• **Directions**
In the listing below, locate the lines that hold "pose" and copy them.

• **Exercise data**

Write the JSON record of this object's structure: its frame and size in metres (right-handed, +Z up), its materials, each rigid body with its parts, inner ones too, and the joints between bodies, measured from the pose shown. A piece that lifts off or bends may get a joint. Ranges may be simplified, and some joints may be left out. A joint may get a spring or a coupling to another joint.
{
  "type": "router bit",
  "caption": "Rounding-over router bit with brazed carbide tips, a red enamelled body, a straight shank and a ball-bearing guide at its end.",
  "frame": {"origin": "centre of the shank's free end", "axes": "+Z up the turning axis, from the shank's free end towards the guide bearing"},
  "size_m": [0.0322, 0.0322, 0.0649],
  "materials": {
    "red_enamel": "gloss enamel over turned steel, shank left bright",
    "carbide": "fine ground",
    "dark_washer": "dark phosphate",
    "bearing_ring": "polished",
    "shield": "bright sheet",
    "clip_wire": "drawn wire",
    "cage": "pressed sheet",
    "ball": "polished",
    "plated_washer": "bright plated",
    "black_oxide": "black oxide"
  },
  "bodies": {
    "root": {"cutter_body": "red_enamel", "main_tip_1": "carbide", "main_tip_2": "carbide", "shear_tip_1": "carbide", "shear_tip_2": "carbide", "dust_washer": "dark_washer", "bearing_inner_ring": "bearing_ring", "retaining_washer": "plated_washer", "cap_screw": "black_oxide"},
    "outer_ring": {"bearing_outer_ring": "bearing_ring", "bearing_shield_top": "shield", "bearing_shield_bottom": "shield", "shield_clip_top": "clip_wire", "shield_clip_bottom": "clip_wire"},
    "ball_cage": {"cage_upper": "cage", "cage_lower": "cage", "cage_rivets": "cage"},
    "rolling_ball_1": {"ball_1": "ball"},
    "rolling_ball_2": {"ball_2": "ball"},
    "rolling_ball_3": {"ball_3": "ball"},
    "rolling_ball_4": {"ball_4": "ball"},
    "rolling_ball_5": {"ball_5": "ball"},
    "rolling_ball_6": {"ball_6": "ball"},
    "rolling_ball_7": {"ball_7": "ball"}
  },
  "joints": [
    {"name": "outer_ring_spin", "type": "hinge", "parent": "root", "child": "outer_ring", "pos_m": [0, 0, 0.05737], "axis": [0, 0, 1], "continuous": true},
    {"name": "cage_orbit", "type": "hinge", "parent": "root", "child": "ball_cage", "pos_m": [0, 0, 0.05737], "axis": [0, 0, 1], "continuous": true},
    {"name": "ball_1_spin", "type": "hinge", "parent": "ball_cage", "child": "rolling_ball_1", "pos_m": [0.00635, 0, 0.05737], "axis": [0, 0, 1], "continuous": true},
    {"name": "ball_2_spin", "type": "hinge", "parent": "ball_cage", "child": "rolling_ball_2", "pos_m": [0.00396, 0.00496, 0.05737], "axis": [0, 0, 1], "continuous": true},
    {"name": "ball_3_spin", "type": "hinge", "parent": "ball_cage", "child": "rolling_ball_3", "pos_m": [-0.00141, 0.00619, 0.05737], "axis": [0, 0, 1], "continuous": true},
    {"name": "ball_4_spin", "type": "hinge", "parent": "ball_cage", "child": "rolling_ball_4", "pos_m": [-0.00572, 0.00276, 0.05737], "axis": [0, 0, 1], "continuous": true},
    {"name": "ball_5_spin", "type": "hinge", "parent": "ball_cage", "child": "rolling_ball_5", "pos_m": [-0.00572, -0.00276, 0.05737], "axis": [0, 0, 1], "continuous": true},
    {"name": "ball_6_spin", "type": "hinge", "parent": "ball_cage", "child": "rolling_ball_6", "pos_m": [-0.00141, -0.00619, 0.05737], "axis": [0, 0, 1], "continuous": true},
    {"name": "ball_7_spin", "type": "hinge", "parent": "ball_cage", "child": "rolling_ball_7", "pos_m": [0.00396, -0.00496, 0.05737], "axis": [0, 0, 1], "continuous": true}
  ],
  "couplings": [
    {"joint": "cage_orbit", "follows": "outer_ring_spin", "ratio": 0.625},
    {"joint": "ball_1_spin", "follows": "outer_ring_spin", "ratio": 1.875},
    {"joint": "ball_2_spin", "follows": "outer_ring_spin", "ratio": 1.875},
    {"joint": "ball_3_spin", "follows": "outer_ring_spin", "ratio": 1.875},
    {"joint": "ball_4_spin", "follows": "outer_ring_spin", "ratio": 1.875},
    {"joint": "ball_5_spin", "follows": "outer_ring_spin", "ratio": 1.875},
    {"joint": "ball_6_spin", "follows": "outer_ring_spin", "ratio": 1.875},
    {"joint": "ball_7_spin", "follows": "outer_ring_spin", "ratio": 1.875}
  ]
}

--

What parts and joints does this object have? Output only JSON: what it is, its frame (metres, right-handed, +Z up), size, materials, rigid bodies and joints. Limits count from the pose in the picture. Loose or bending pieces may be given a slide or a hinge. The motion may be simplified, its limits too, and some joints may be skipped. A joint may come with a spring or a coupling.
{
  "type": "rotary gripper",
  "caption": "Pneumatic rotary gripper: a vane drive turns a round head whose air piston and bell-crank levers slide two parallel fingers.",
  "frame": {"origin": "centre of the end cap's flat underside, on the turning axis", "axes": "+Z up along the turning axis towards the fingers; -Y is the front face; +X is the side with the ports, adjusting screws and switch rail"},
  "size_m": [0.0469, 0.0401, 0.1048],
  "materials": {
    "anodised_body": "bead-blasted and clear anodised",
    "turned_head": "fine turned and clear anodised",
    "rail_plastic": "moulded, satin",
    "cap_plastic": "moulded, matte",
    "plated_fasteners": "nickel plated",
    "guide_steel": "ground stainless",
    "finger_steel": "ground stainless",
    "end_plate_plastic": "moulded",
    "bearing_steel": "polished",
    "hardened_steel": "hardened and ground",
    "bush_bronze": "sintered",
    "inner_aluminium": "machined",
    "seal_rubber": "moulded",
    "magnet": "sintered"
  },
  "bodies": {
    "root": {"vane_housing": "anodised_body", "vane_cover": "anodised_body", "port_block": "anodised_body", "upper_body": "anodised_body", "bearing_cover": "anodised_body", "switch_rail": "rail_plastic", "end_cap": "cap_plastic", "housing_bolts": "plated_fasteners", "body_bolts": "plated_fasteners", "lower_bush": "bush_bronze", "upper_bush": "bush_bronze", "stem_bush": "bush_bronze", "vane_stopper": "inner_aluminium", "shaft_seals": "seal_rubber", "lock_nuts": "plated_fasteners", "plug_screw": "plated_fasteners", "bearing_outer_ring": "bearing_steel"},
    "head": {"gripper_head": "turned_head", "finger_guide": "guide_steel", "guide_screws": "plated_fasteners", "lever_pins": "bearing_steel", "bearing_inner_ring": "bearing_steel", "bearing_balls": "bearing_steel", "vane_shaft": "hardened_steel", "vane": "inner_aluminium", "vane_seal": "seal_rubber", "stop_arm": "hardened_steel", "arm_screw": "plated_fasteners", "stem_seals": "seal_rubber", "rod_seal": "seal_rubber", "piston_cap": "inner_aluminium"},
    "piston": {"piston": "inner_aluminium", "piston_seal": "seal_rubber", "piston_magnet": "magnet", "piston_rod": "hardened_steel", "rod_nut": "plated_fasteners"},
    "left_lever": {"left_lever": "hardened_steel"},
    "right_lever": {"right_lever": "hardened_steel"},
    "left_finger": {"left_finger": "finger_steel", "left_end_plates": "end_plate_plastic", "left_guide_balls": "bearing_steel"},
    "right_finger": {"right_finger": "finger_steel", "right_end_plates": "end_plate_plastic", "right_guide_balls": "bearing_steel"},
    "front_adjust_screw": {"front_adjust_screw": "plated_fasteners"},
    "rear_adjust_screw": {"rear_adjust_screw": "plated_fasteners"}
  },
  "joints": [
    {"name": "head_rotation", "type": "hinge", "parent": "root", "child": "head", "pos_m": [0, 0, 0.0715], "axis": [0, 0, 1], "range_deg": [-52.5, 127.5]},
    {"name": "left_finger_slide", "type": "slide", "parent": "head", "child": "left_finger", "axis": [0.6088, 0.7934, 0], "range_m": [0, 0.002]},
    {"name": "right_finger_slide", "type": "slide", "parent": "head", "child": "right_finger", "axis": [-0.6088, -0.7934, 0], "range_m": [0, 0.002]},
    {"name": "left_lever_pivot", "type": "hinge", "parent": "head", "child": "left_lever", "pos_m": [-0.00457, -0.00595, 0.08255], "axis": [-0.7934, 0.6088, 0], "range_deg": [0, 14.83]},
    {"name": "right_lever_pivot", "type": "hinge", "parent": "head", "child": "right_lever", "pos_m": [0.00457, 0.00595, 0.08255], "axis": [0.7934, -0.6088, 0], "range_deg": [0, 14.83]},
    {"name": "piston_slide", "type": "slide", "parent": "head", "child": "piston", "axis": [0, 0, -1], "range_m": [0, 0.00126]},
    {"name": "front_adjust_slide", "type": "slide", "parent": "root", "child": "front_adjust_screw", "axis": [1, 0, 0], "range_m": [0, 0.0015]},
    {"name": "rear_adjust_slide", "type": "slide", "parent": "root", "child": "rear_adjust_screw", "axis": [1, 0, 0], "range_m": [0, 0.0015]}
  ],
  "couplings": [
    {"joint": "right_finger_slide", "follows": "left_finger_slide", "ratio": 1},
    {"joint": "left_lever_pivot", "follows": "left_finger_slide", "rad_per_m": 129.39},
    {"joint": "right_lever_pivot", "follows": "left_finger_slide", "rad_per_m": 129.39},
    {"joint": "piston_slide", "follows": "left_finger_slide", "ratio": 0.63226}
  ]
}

• **Finished exercise**
Write the JSON record of this object's structure: its frame and size in metres (right-handed, +Z up), its materials, each rigid body with its parts, inner ones too, and the joints between bodies, measured from the pose shown. A piece that lifts off or bends may get a joint. Ranges may be simplified, and some joints may be left out. A joint may get a spring or a coupling to another joint.
What parts and joints does this object have? Output only JSON: what it is, its frame (metres, right-handed, +Z up), size, materials, rigid bodies and joints. Limits count from the pose in the picture. Loose or bending pieces may be given a slide or a hinge. The motion may be simplified, its limits too, and some joints may be skipped. A joint may come with a spring or a coupling.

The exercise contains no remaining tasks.